Not all Musk coins are created equal. The bar for serious traders should include:

  • Liquidity lock — top-tier tokens lock liquidity for months or years to prevent sudden dumps.
  • Verified contracts — third-party audits from firms like CertiK or Hacken materially reduce rug-pull odds.
  • Distributed holdings — if the top 10 wallets own more than 30% of supply, walk away.
  • Real utility — Floki, for example, built its own metaverse, NFT platform, and education portal. Pure hype tokens rarely offer this.

Beyond technical checks, the most reliable signal is time. DOGE survived multiple brutal bear markets. Dogelon Mars endured two. Most Musk-themed launchpad tokens don't survive a single weekly candle.

The Regulatory Angle: Why This Space Is Dangerous

Securities regulators globally have started circling the meme-coin ecosystem. The SEC has repeatedly signaled that tokens marketed purely on celebrity association — without a clear use case — risk being classified as unregistered securities. Several class actions already target promoters of Musk-themed launches.

Meanwhile, deepfake scams using AI-generated Musk videos have become a top-tier fraud vector on YouTube, TikTok, and X itself, promising "giveaways" that simply drain wallets. These are not edge cases — they happen every single week, and they look increasingly polished.

For retail, this means a few practical rules: never connect a wallet to a site you found via a celebrity tweet, never sign token approvals you don't understand, and treat every "Musk is giving away crypto" claim as fraud until proven otherwise.

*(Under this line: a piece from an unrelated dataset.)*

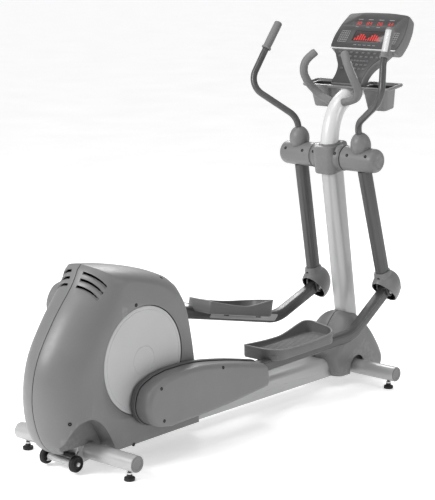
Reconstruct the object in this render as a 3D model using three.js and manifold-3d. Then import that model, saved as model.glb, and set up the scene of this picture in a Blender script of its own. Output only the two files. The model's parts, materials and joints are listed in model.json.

Hardware wallets and fresh sub-accounts for memecoin experiments go a long way.

Key Takeaways

The "Elon Musk coin" category is a real slice of the crypto market, dominated by Dogecoin but propped up by dozens of imitators and outright scams. Musk's social influence is the most powerful catalyst in retail crypto, and that won't change anytime soon.

  • Dogecoin remains the institutional anchor of the space.
  • Dogelon Mars and Floki are the most established secondary tokens.
  • Most new "Musk coins" are short-lived, low-liquidity plays built to flip fast.
  • Audit, liquidity locks, and holder distribution are non-negotiable checks before buying.
  • Deepfake Musk scams are increasing in volume and quality — never trust giveaway promos from social posts.

Whether you view Musk coins as culture, commerce, or pure speculation, they're here to stay — as long as the attention economy keeps spinning.